Do you want to take the silly and sarcastic aspects of Twitch’s gaming culture and apply it to other niches? Would it work for someone doing a cooking show to get all these snarky comments?
There are different kinds of communities on Twitch. There’s a Hearthstone (popular video game) streamer who was a life coach, and he is so positive and his community is so positive. If you have a bad day, people lift you up in that community. It wasn’t very funny because it wasn’t a community for people trying to outdo each other by being the funniest person.
And then there are communities where people are ribbing each other. My friends and I do this; we are constantly jabbing each other a little bit. That’s fun too, but it’s a different kind of fun.
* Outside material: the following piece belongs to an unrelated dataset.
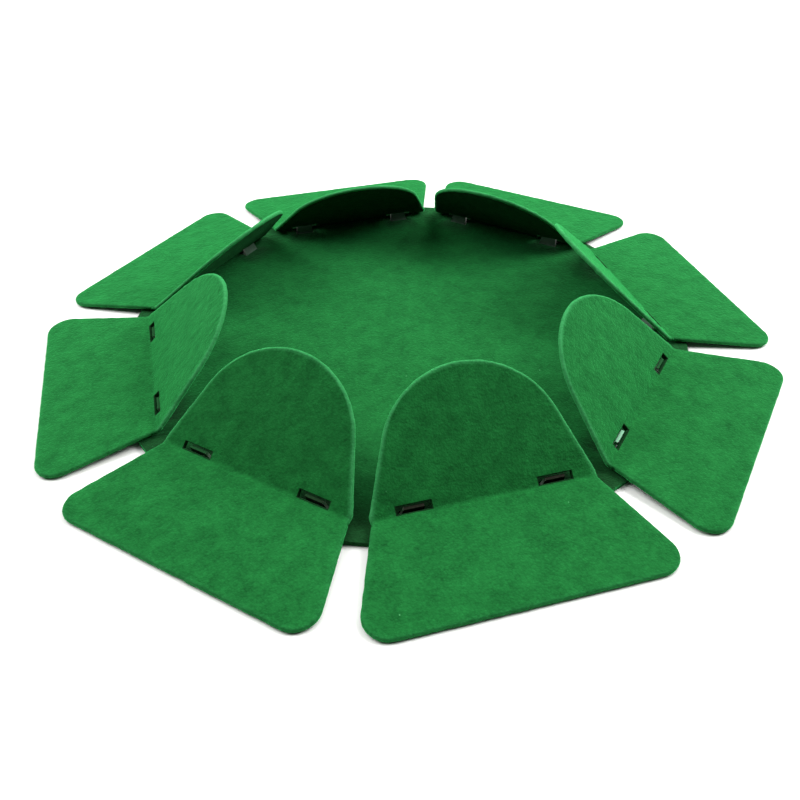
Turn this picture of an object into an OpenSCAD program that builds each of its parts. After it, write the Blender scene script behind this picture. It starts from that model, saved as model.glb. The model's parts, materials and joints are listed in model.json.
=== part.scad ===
// Round putting practice cup: a flat flocked disc with eight flocked flaps hung around it.
// A ball rolls up a ramp, its weight tips the flap's tongue, and it drops onto the disc.
// The frame is millimetres, +Z up, origin at the middle of the disc's underside.

/* [Overall] */
// Distance across the cup between opposite ramp edges
across_flats = 266.7; // [250:0.1:330]
// Distance from the middle of the cup to each flap's crease
crease_r = 94.1; // [76:0.1:114]
// How far the disc reaches out under the ramps, past the creases
base_overhang = 12.9; // [8:0.1:16]

/* [Sheet and flock] */
// Thickness of the steel sheet of the disc and the flaps
sheet_t = 1.0; // [0.8:0.05:1.2]
// Thickness of the flock coat on each face and edge
flock_t = 0.3; // [0.2:0.05:0.4]

/* [Flaps] */
// Length of a tongue from the crease to its round tip
tongue_len = 42.4; // [34:0.1:51]
// Angle of a resting tongue above the floor
tongue_rise = 45; // [36:1:54]
// Length of a flap's side that stays square beside the bend
crease_land = 0.4; // [0.3:0.05:0.6]
// Inside radius of the crease, on the steel
crease_bend_r = 2.3; // [1.5:0.1:3]
// Radius of a ramp's two outer corners
ramp_corner_r = 7.5; // [5:0.1:10]
// Gap between two neighbouring flaps at their creases
crease_gap = 5.7; // [4:0.1:8]
// Gap between two neighbouring ramps at their outer edges
edge_gap = 11.3; // [8:0.1:14]
// Gap between two neighbouring tongues when both lie flat
tongue_gap = 2.6; // [1.5:0.1:4]

/* [Hinge hooks] */
// Length of each slot along the crease
slot_len = 11; // [9:0.1:14]
// Distance from the flap's centre line to the outer end of each slot
slot_reach = 27.9; // [23:0.1:32]
// Steel left between a slot and the crease line
slot_setback = 0.5; // [0.4:0.05:0.6]
// Free space on each side of a hook in its slot
slot_clearance = 0.33; // [0.25:0.01:0.4]
// Width of a hook where it leaves the disc
hook_root_w = 7.6; // [6:0.1:8.6]
// Width of a hook at its tip
hook_tip_w = 6.4; // [5:0.1:7.6]
// Inside radius of a hook's bend
hook_bend_r = 0.7; // [0.5:0.05:1]
// How far a hook's tip stands above the resting flap, below zero when it stays inside the slot
hook_proud = -0.2; // [-0.4:0.05:1]
// Cut left around a hook by the tool that shears it from the disc
lance_cut = 0.2; // [0.15:0.05:0.4]

/* [Rest] */
// Free space between the disc's rim and the ramp above it
rim_clearance = 0.1; // [0.05:0.05:0.3]
// Free space under a tongue that lies flat on the disc
floor_clearance = 0.1; // [0.05:0.05:0.3]

/* [Hidden] */
// The cup has eight flaps, one at every 45 degrees
flap_count = 8;
flap_step = 360 / flap_count;
half_step = flap_step / 2;

flock_colour = [0.12, 0.50, 0.25];
underside_colour = [0.09, 0.38, 0.19];
steel_colour = [0.72, 0.73, 0.74];

// Thickness of a coated sheet, on the disc and on a flap
coated_t = sheet_t + 2 * flock_t;

// Disc
base_r = crease_r + base_overhang;
base_mid_z = coated_t / 2;
base_steel_r = base_r - flock_t;

// A ramp's outer edge lies on the floor and its underside passes just over the disc's rim
reach = across_flats / 2;
ramp_fall = atan((coated_t + rim_clearance) / (reach - base_r));
ramp_len = (reach - crease_r - coated_t / 2 * sin(ramp_fall)) / cos(ramp_fall);
crease_z = ramp_len * sin(ramp_fall) + coated_t / 2 * cos(ramp_fall);

// The tongue tips until it lies flat on the disc
tongue_drop = crease_z - coated_t - floor_clearance - coated_t / 2;
tip_travel = tongue_rise + asin(tongue_drop / tongue_len);

// Crease: the middle of the sheet follows an arc between the ramp and the tongue
crease_turn = tongue_rise - ramp_fall;
crease_mid_r = crease_bend_r + sheet_t / 2;
crease_start = crease_mid_r * tan(crease_turn / 2);
crease_lap = (crease_start + crease_land / 2) * cos(crease_turn) + coated_t / 2 * sin(crease_turn);
crease_half = crease_r * tan(half_step) - crease_gap / 2 / cos(half_step);
side_start = crease_start + crease_land;

// Ramp: a trapezoid with two rounded outer corners
edge_half = reach * tan(half_step) - edge_gap / 2 / cos(half_step);
ramp_flare = atan((edge_half - crease_half) / (ramp_len - side_start));
corner_u = ramp_len - ramp_corner_r;
corner_t = crease_half + ((corner_u - side_start) * sin(ramp_flare) - ramp_corner_r) / cos(ramp_flare);

// Tongue: two straight sides that run into one round tip
tip_r = ((crease_r - tongue_len) * sin(half_step) - tongue_gap / 2) / (1 - sin(half_step));
tip_v = tongue_len - tip_r;
side_turn = acos(tip_r / norm([crease_half, tip_v - side_start])) - atan((tip_v - side_start) / crease_half);

// Hook: halfway through the travel it stands square to the tongue
hook_lean = tongue_rise - tip_travel / 2;
lean_spread = tip_travel / 2;
slot_w = sheet_t / cos(lean_spread) + coated_t * tan(lean_spread) + 2 * slot_clearance;
slot_mid = slot_setback + slot_w / 2;
slot_mid_t = slot_reach - slot_len / 2;
// Point of the slot's path that the hook passes through, from the crease: distances outward and up
path_shift = slot_mid * (1 + cos(lean_spread)) / 2;
hook_at = [-path_shift * cos(hook_lean), path_shift * sin(hook_lean)];
hook_dir = [sin(hook_lean), cos(hook_lean)];
tongue_normal = [sin(tongue_rise), cos(tongue_rise)];
hook_above = (coated_t / 2 + hook_proud - hook_at * tongue_normal) / (hook_dir * tongue_normal);
hook_tip = hook_at + hook_above * hook_dir + [0, crease_z];
hook_mid_r = hook_bend_r + sheet_t / 2;
bend_z = base_mid_z + hook_mid_r;
bend_x = hook_at[0] + (bend_z - hook_mid_r * sin(hook_lean) - crease_z - hook_at[1]) * tan(hook_lean)
    - hook_mid_r * cos(hook_lean);
bend_turn = 90 - hook_lean;
bend_end = [bend_x, bend_z] + hook_mid_r * [cos(hook_lean), -sin(hook_lean)];
hook_len = norm(hook_tip - bend_end) + hook_mid_r * bend_turn * PI / 180;
// How far a hook's root runs on into the disc, so that the two are one piece
hook_bite = 1;

// Depth of a cut that passes right through a sheet
through = 4 * coated_t;
// Straight pieces in the crease, in a ramp's corner and in a tongue's tip
bend_steps = 12;
corner_steps = 18;
tip_steps = 48;

// Points of an arc about centre c, from angle a to angle b
function arc(c, r, a, b, steps = bend_steps) = [
    for (i = [0 : steps])
        let (turn = a + (b - a) * i / steps)
            c + r * [cos(turn), sin(turn)]
];

// The same points on the other side of the y axis, in reverse order
function mirrored(points) = [for (i = [len(points) - 1 : -1 : 0]) [-points[i][0], points[i][1]]];

// Ramp outline, drawn in by "inset": x runs along the crease, y runs outward.
// Its flared sides run on inward to the crease line, where the tongue's square shoulders cover them.
module ramp_outline(inset) {
    half = crease_half - inset;
    corner = arc([corner_t, corner_u], ramp_corner_r - inset, -ramp_flare, 90, corner_steps);
    slope = (corner[0][0] - half) / (corner[0][1] - side_start);
    right = concat([[half - side_start * slope, 0]], corner);
    polygon(concat(right, mirrored(right)));
}

// Tongue outline, drawn in by "inset": x runs along the crease, y runs inward.
// Its square shoulders run on outward past the bend.
module tongue_outline(inset) {
    half = crease_half - inset;
    tip = arc([0, tip_v], tip_r - inset, side_turn, 180 - side_turn, tip_steps);
    polygon(concat(
        [[-half, side_start], [-half, -crease_lap], [half, -crease_lap], [half, side_start]],
        tip
    ));
}

// Point of a flap's side view, "height" above the middle of its sheet
function on_ramp(u, height) = u * [cos(ramp_fall), -sin(ramp_fall)] + height * [sin(ramp_fall), cos(ramp_fall)];
function on_tongue(v, height) = v * [-cos(tongue_rise), sin(tongue_rise)] + height * tongue_normal;

// Side view of one layer of a flap: x runs outward from the crease, y up
module flap_side(low, high) {
    centre = on_ramp(crease_start, crease_mid_r);
    ramp_end = 270 - ramp_fall;
    tongue_end = 270 - tongue_rise;
    polygon(concat(
        [on_ramp(ramp_len + coated_t, high)],
        arc(centre, crease_mid_r - high, ramp_end, tongue_end),
        [on_tongue(tongue_len + coated_t, high), on_tongue(tongue_len + coated_t, low)],
        arc(centre, crease_mid_r - low, tongue_end, ramp_end),
        [on_ramp(ramp_len + coated_t, low)]
    ));
}

// One layer of a flap, between two heights above the middle of its sheet.
// Its origin is the crease: x runs outward, y along the crease, z up.
module flap_layer(inset, low, high) {
    intersection() {
        translate([0, edge_half, 0])
            rotate([90, 0, 0])
                linear_extrude(2 * edge_half)
                    flap_side(low, high);
        union() {
            rotate([0, ramp_fall, 0])
                rotate([0, 0, -90])
                    translate([0, 0, -through / 2])
                        linear_extrude(through)
                            ramp_outline(inset);
            rotate([0, tongue_rise, 0])
                rotate([0, 0, 90])
                    translate([0, 0, -through / 2])
                        linear_extrude(through)
                            tongue_outline(inset);
        }
    }
}

// The two slots that the hooks pass through
module flap_slots() {
    rotate([0, tongue_rise, 0])
        for (side = [-1, 1])
            translate([-slot_mid, side * slot_mid_t, 0])
                cube([slot_w, slot_len, through], center = true);
}

// Puts a flap's piece, drawn about its crease, in its place around the cup
module at_crease(k) {
    rotate([0, 0, (k - 1) * flap_step])
        translate([crease_r, 0, crease_z])
            children();
}

// Side view of a hook: x runs outward from the crease, y up from the floor
module hook_profile() {
    centre = [bend_x, bend_z];
    half = sheet_t / 2;
    side = half * [cos(hook_lean), -sin(hook_lean)];
    polygon(concat(
        [[bend_x - hook_bite, base_mid_z - half]],
        arc(centre, hook_mid_r + half, -90, -90 + bend_turn),
        [hook_tip + side, hook_tip - side],
        arc(centre, hook_mid_r - half, -90 + bend_turn, -90),
        [[bend_x - hook_bite, base_mid_z + half]]
    ));
}

// Front view of a hook, narrower towards its tip
module hook_front() {
    polygon([
        [-hook_root_w / 2, 0],
        [hook_root_w / 2, 0],
        [hook_root_w / 2, base_mid_z],
        [hook_tip_w / 2, hook_tip[1]],
        [-hook_tip_w / 2, hook_tip[1]],
        [-hook_root_w / 2, base_mid_z]
    ]);
}

// One hook, sheared from the disc, with its root on the side of the disc's centre, and bent up
module hook() {
    intersection() {
        translate([0, hook_root_w, 0])
            rotate([90, 0, 0])
                linear_extrude(2 * hook_root_w)
                    hook_profile();
        rotate([90, 0, 90])
            translate([0, 0, bend_x - hook_len])
                linear_extrude(2 * hook_len)
                    hook_front();
    }
}

// Window that a hook leaves in the disc, hidden under the ramp
module hook_window() {
    outer = bend_x + hook_len + lance_cut;
    translate([0, 0, -through / 2])
        linear_extrude(through)
            polygon([
                [bend_x, -hook_root_w / 2 - lance_cut],
                [outer, -hook_tip_w / 2 - lance_cut],
                [outer, hook_tip_w / 2 + lance_cut],
                [bend_x, hook_root_w / 2 + lance_cut]
            ]);
}

// Puts two copies of a hook's shape at every flap, in the middle of its slots
module at_hooks() {
    for (k = [1 : flap_count])
        rotate([0, 0, (k - 1) * flap_step])
            for (side = [-1, 1])
                translate([crease_r, side * slot_mid_t, 0])
                    children();
}

// Steel disc with its sixteen hooks
module base_plate() {
    color(steel_colour) {
        difference() {
            translate([0, 0, flock_t])
                cylinder(h = sheet_t, r = base_steel_r, $fn = 360);
            at_hooks() hook_window();
        }
        at_hooks() hook();
    }
}

// Flock coat on the top face and the rim of the disc
module base_flock_top() {
    color(flock_colour)
        difference() {
            cylinder(h = coated_t, r = base_r, $fn = 360);
            translate([0, 0, -coated_t])
                cylinder(h = 2 * coated_t - flock_t, r = base_steel_r, $fn = 360);
            at_hooks() hook_window();
        }
}

// Flock coat on the underside of the disc
module base_flock_under() {
    color(underside_colour)
        difference() {
            cylinder(h = flock_t, r = base_steel_r, $fn = 360);
            at_hooks() hook_window();
        }
}

// Bent steel sheet of one flap
module flap_plate(k) {
    color(steel_colour)
        at_crease(k)
            difference() {
                flap_layer(flock_t, -sheet_t / 2, sheet_t / 2);
                flap_slots();
            }
}

// Flock coat on the ramp, on the face of the tongue and around the flap's edges
module flap_flock_top(k) {
    color(flock_colour)
        at_crease(k)
            difference() {
                flap_layer(0, -coated_t / 2, coated_t / 2);
                flap_layer(flock_t, -coated_t, sheet_t / 2);
                flap_slots();
            }
}

// Flock coat on the underside of the flap
module flap_flock_under(k) {
    color(underside_colour)
        at_crease(k)
            difference() {
                flap_layer(flock_t, -coated_t / 2, -sheet_t / 2);
                flap_slots();
            }
}

base_plate();
base_flock_top();
base_flock_under();
for (k = [1 : flap_count]) {
    flap_plate(k);
    flap_flock_top(k);
    flap_flock_under(k);
}
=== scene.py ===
import json
import math

import bpy
import numpy as np
from mathutils import Euler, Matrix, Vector


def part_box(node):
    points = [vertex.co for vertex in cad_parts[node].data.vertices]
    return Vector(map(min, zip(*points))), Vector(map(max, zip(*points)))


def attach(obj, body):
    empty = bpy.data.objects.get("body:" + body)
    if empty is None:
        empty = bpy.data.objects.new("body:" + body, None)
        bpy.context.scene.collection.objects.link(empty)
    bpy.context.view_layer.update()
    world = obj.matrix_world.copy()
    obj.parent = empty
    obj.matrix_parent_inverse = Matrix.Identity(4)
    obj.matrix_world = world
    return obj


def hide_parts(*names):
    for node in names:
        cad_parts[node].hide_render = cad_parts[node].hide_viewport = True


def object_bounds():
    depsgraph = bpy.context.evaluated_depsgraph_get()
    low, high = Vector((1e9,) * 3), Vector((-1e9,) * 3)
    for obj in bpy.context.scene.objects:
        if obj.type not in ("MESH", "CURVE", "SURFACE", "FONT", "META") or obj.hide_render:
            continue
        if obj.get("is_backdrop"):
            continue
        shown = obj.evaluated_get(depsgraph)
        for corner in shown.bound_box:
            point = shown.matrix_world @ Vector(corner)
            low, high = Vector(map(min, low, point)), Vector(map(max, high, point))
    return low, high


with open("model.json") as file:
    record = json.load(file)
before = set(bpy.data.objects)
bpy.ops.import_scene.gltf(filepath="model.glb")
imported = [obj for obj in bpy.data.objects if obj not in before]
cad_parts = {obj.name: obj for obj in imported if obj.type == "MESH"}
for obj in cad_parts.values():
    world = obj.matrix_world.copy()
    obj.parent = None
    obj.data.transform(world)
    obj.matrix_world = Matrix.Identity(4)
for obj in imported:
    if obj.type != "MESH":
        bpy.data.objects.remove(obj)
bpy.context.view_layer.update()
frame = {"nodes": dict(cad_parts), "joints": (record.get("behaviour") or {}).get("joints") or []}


# --- Floor, light and camera -------------------------------------------------
# The cup lies on a pale matt floor. Soft square lights stand behind it, at its right and
# over it, so the ramps at the back are the brightest and the front tongues lie in shade.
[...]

What I think is awesome about Twitch is that we empower the streamer to moderate the community. We don’t make a decision for all of Twitch. You can have a positive, inclusive community that is lifting each other up, or you can have a community that’s hilarious but maybe not the place you go after a hard day and need some moral support.
Is Twitch profitable?
We don’t talk about profitability.
How does Twitch make money?
Twitch makes money when our streamers make money. When they make money by showing an ad on their stream or selling a subscription to their stream, we make money alongside them because we get a share of that. [The money] is coming from advertisers, it’s coming from viewers when they subscribe, it’s coming from viewers when they cheer [A way for viewers to “tip” streamers], it’s coming from brands when they run a sponsored campaign and they get influencers to be sponsors of their brand. Our goal is for streamers to make a sustainable living and making enough money for the business so it’s sustainable too.
The underlying goal is to create jobs—to create an entire new kind of job category that’s around streaming. If you look at where the world’s going, it’s important for people that we go and create those jobs. That’s something that gets me out of my bed in the morning.